Фрукты в горчице, а точнее, их вкус, в котором горечь и сладость столь счастливо сочетались, напоминают мне и великолепные здания главной площади Кремоны: собор, баптистерий и, гордость города, – огромную башню Иль Тораццо ди Кремона, Il Torrazzo di Cremona, что можно перевести как «Башничища Кремоны», – самую высокую из старых колоколен Италии. Во всех трех строгое Средневековье уравновешивается легким изяществом Возрождения, могучие формы смягчены хрупкостью мраморных отделки и деталей, и величественность этих громадных сооружений не лишена теплоты, что бывает довольно редко. Роскошью своего вида этот ансамбль главной площади Кремоны намного превосходит все остальные ломбардские города и зримо свидетельствует о том, кто из двух сестер – Кремона или Пьяченца (притом что обе, конечно, хороши), – был на самом деле краше. Или богаче. С таким собором и такой тораццо кремонцам, конечно же, ничего не стоило и скрипку выдумать, но меня в Кремону влекло одно особое и отдельное музыкальное впечатление.

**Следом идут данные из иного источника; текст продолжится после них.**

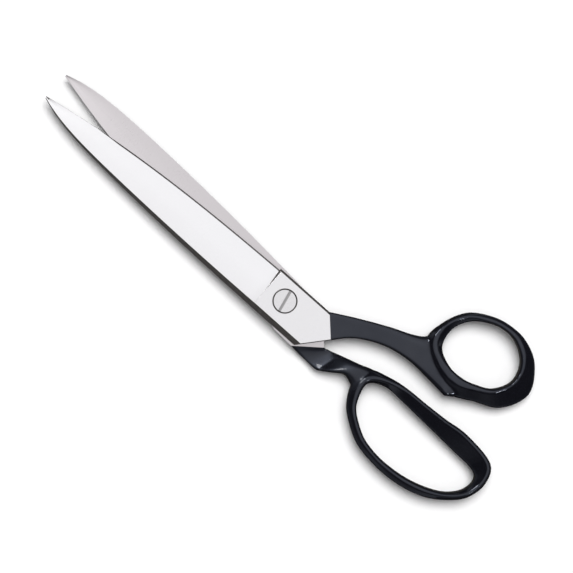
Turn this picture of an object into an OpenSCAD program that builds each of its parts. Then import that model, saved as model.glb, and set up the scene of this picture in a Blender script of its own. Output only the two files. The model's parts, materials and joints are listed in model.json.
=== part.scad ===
// Industrial bent fabric shears: two forged halves on one pivot screw.
// Frame: origin on the pivot axis at the resting plane, +Z up through the screw head.
// The finger half is the fixed one, and its closed blade points along +X.

/* [Blades] */
// Pivot axis to the blade tips
blade_reach = 165; // [155:1:175]
// Pivot axis to the heel step, where each blade's ground face begins
heel_x = 12.6; // [11:0.1:14]
// Cutting edge's distance from the blade's long axis at the heel
edge_offset = 10.2; // [9:0.1:11]
// Blade thickness at the pivot
blade_t = 5; // [4.5:0.1:5.5]
// Blade thickness along the spine at the tip
tip_t = 2.3; // [2.1:0.1:2.8]
// Depth of the heel step at the cutting edge
heel_step = 1.2; // [0.6:0.1:1.4]
// Width of the bevel along the spine at the pivot
spine_bevel_w = 2.9; // [2:0.1:3.2]
// Depth of the bevel along the spine at the pivot
spine_bevel_d = 1.7; // [1:0.1:2]

/* [Laid cutting edges] */
// Width of the tool-steel strip on each inner face
strip_w = 8; // [6:0.5:9]
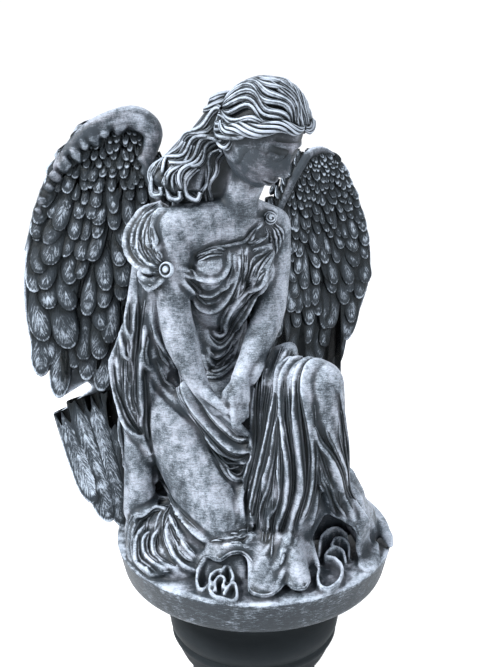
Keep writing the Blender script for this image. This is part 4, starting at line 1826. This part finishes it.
def join_details(body, shells):
    """Join the shells to the body, which stays the object."""
    mesh = shells_mesh(shells, "feathers and hair")
    write_crests(mesh, 0.5)
    extra = from_mesh(mesh, "feathers and hair")
    bpy.ops.object.select_all(action="DESELECT")
    extra.select_set(True)
    body.select_set(True)
    bpy.context.view_layer.objects.active = body
    bpy.ops.object.join()
    body.data.name = "angel_casting"


def make_angel(sizes, colours):
    """The whole casting: figure, dress, wings and round base in one piece."""
    body, ridges = draped_figure(sizes.grain)
    wings = (Wing(WING_ROOT_RIGHT, WING_TURN_RIGHT, -1, LEADING_RIGHT, LOWER_RIGHT, ROLL_RIGHT),
             Wing(WING_ROOT_LEFT, WING_TURN_LEFT, 1, LEADING_LEFT, LOWER_LEFT, ROLL_LEFT))
    add_thin_parts(body, wings, sizes)
    shells = crisp_details(body, ridges, wings, sizes.wing_sheet)
    reduce_facets(body, sizes.triangles - sum(len(face) - 2 for face in shells.faces))
    join_details(body, shells)
    move_corners(body.data, corners_of(body.data) + (0, -BASE_BEHIND, BASE_TOP))
    write_shelter(body.data)
    smooth_shade(body.data)
    body.data.materials.clear()
    body.data.materials.append(weathered_casting(colours))
    return body


# The pedestal's profile from its top down: (depth below the top, radius)
PEDESTAL_HEAD = ((0.0, 0.1415), (0.0015, 0.1430), (0.0070, 0.1430), (0.0110, 0.1400), (0.0200, 0.1300),
                 (0.0350, 0.1180), (0.0440, 0.1152), (0.0520, 0.1162), (0.0620, 0.1205), (0.0720, 0.1245),
                 (0.0820, 0.1265), (0.0920, 0.1250), (0.0980, 0.1215), (0.1000, 0.1202), (0.1025, 0.1205),
                 (0.1050, 0.1222), (0.1080, 0.1228), (0.1108, 0.1216), (0.1125, 0.1195), (0.1250, 0.1148),
                 (0.1370, 0.1095), (0.1470, 0.1030), (0.1560, 0.0978), (0.1650, 0.0946), (0.1750, 0.0931),
                 (0.1940, 0.0934))


def make_pedestal(colours):
    """The turned pedestal, its rings rounded."""
    top = PEDESTAL_HEIGHT
    foot = ((0.0, 0.0), (0.1285, 0.0), (0.130, 0.0015), (0.130, 0.024), (0.1285, 0.0255), (0.116, 0.028),
            (0.104, 0.033), (0.096, 0.040), (0.0934, 0.048))
    head = tuple((radius, top - depth) for depth, radius in reversed(PEDESTAL_HEAD))
    corners, faces = lathe(foot + head + ((0.0, top),), 128)
    mesh = bpy.data.meshes.new("pedestal_casting")
    mesh.from_pydata(corners.tolist(), [], faces)
    pedestal = from_mesh(mesh, "pedestal_casting")
    write_crests(pedestal.data)
    smooth_shade(pedestal.data)
    pedestal.data.materials.append(dark_casting(colours))
    return pedestal


CAMERA_SIDE = -0.006         # to the right of the statue's axis
CAMERA_RISE = 0.650          # above the top of the round base
LAMPS = (                    # name, place, size and power
    ("key", (-2.0, -0.9, 2.5), 0.6, 150),
    ("fill", (1.7, -1.3, 2.3), 0.9, 40),
    ("rim", (0.9, 1.4, 2.6), 1.2, 12),
)
LIT_PLACE = (0, 0, 0.6)      # what the lamps point at
# The floor's profile, from its middle out and up into the backdrop
FLOOR = ((0.0, -0.1), (9.2, -0.1), (9.2, 6.0), (9.0, 6.0), (9.0, 3.0), (8.5, 1.5), (7.5, 0.5), (6.0, 0.0),
         (0.0, 0.0))


def lay_floor():
    corners, faces = lathe(FLOOR, 96)
    mesh = bpy.data.meshes.new("floor")
    mesh.from_pydata(corners.tolist(), [], faces)
    floor = from_mesh(mesh, "floor")
    smooth_shade(mesh)
    mesh.materials.append(pale_floor())
    return floor


def light_studio(scene):
    """A pale sky all round, and the soft lamps."""
    world = bpy.data.worlds.new("studio")
    scene.world = world
    world.use_nodes = True
    Value.tree = world.node_tree
    way = Value(Value.node("ShaderNodeTexCoord").outputs["Generated"])
    sky = mixed(height_of(way).between(0.05, 1.0), (0.92, 0.94, 0.96, 1.0), (0.85, 0.90, 0.98, 1.0))
    link(sky, world.node_tree.nodes["Background"], "Color")
    scene.view_settings.view_transform = "Standard"
    for lamp in LAMPS:
        soft_lamp(*lamp)


def place_camera(scene, stage):
    lens = bpy.data.cameras.new("camera")
    lens.sensor_width = 36
    lens.sensor_fit = "VERTICAL"
    lens.sensor_height = 36
    lens.lens = stage.lens
    camera = bpy.data.objects.new("camera", lens)
    scene.collection.objects.link(camera)
    camera.location = (CAMERA_SIDE, -stage.distance, BASE_TOP + CAMERA_RISE)
    camera.rotation_euler = (math.pi / 2 - stage.pitch, 0, 0)
    scene.camera = camera


def soft_lamp(name, place, size, power):
    data = bpy.data.lights.new(name, "AREA")
    data.shape = "DISK"
    data.size = size
    data.energy = power
    lamp = bpy.data.objects.new(name, data)
    bpy.context.scene.collection.objects.link(lamp)
    lamp.location = place
    lamp.rotation_euler = (Vector(LIT_PLACE) - Vector(place)).to_track_quat("-Z", "Y").to_euler()


class STATUE_OT_cast_angel(bpy.types.Operator):
    """Model the angel's casting and paint it"""
    bl_idname = "statue.cast_angel"
    bl_label = "Cast the angel"

    def execute(self, context):
        piece = make_angel(context.scene.angel_sizes, context.scene.patina_colours)
        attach(piece, "root")
        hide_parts("angel")
        return {"FINISHED"}


class STATUE_OT_turn_pedestal(bpy.types.Operator):
    """Turn the pedestal and paint it"""
    bl_idname = "statue.turn_pedestal"
    bl_label = "Turn the pedestal"

    def execute(self, context):
        piece = make_pedestal(context.scene.patina_colours)
        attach(piece, "root")
        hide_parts("pedestal")
        return {"FINISHED"}


class STATUE_OT_set_stage(bpy.types.Operator):
    """Lay the floor, and place the lamps and the camera"""
    bl_idname = "statue.set_stage"
    bl_label = "Set the stage"

    def execute(self, context):
        lay_floor()
        light_studio(context.scene)
        place_camera(context.scene, context.scene.stage_settings)
        return {"FINISHED"}


class STATUE_PT_panel(bpy.types.Panel):
    """Sizes, colours and steps of the garden angel"""
    bl_label = "Garden angel"
    bl_idname = "STATUE_PT_panel"
    bl_space_type = "VIEW_3D"
    bl_region_type = "UI"
    bl_category = "Garden angel"

    def draw(self, context):
        layout = self.layout
        for group in (context.scene.angel_sizes, context.scene.patina_colours, context.scene.stage_settings):
            for setting in group.bl_rna.properties:
                if setting.identifier not in ("name", "rna_type"):
                    layout.prop(group, setting.identifier)
        for step in STEPS:
            layout.operator(step.bl_idname)


STEPS = (STATUE_OT_cast_angel, STATUE_OT_turn_pedestal, STATUE_OT_set_stage)
CLASSES = (AngelSizes, PatinaColours, StageSettings, *STEPS, STATUE_PT_panel)


def register():
    for entry in CLASSES:
        bpy.utils.register_class(entry)
    bpy.types.Scene.angel_sizes = PointerProperty(type=AngelSizes)
    bpy.types.Scene.patina_colours = PointerProperty(type=PatinaColours)
    bpy.types.Scene.stage_settings = PointerProperty(type=StageSettings)


def unregister():
    del bpy.types.Scene.angel_sizes
    del bpy.types.Scene.patina_colours
    del bpy.types.Scene.stage_settings
    for entry in reversed(CLASSES):
        bpy.utils.unregister_class(entry)


def main():
    register()
    bpy.ops.statue.cast_angel()
    bpy.ops.statue.turn_pedestal()
    bpy.ops.statue.set_stage()


if __name__ == "__main__":
    main()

Некоторое время тому назад – на самом деле это было года четыре-пять тому назад, но, увы, я нахожусь в том возрасте, когда четыре-пять лет уже «некоторое время», лет десять назад я бы сказал «давно», – я беседовал в Москве со своим близким другом, отличным кинокритиком, обожающим и прекрасно знающим Италию, да и вообще, как писал Вигель Пушкину об арзамасце Уварове, «умным человеком, пресыщенным наслаждениями, которые может доставить разум, но всегда готовым вернуться к литературной и ученой деятельности». Мы говорили обо всем понемногу и, в частности, о фильмах Франсуа Озона, на которого мой приятель гнал пургу, коря за поверхностность и мелкость, не чета, мол, Висконти, Фассбиндеру и Майку Ли, я же Озона защищал. Ну не Висконти и не Бунюэль, ну и не надо, а все же «Крысятник» – отличный ремейк «Скромного обаяния буржуазии», и «Летнее платье» совершенно замечательно, прямо картина Сислея. «Ну что в Сислее хорошего? – был мне ответ. – Чай, не Караваджо, обычная буржуазная пошлость, марка pret-a-porter». Я гораздо больший соглашатель, к искусству отношусь терпимее, по мне и Sisley ничего, не обязательно Armani, – я продолжал нудить про стильность, и про то, что песенка, столь блистательно обыгранная в фильме, этакий винтаж, напоминающий наклейки, которыми голливудские геи украшали свои ванны году в 1966-м (неточно цитирую Коупленда), Bang Bang – просто супер. В ответ на это мой приятель тут же подвел меня к YouTube и продемонстрировал мне Bang Bang в исполнении Мины. Я влюбился.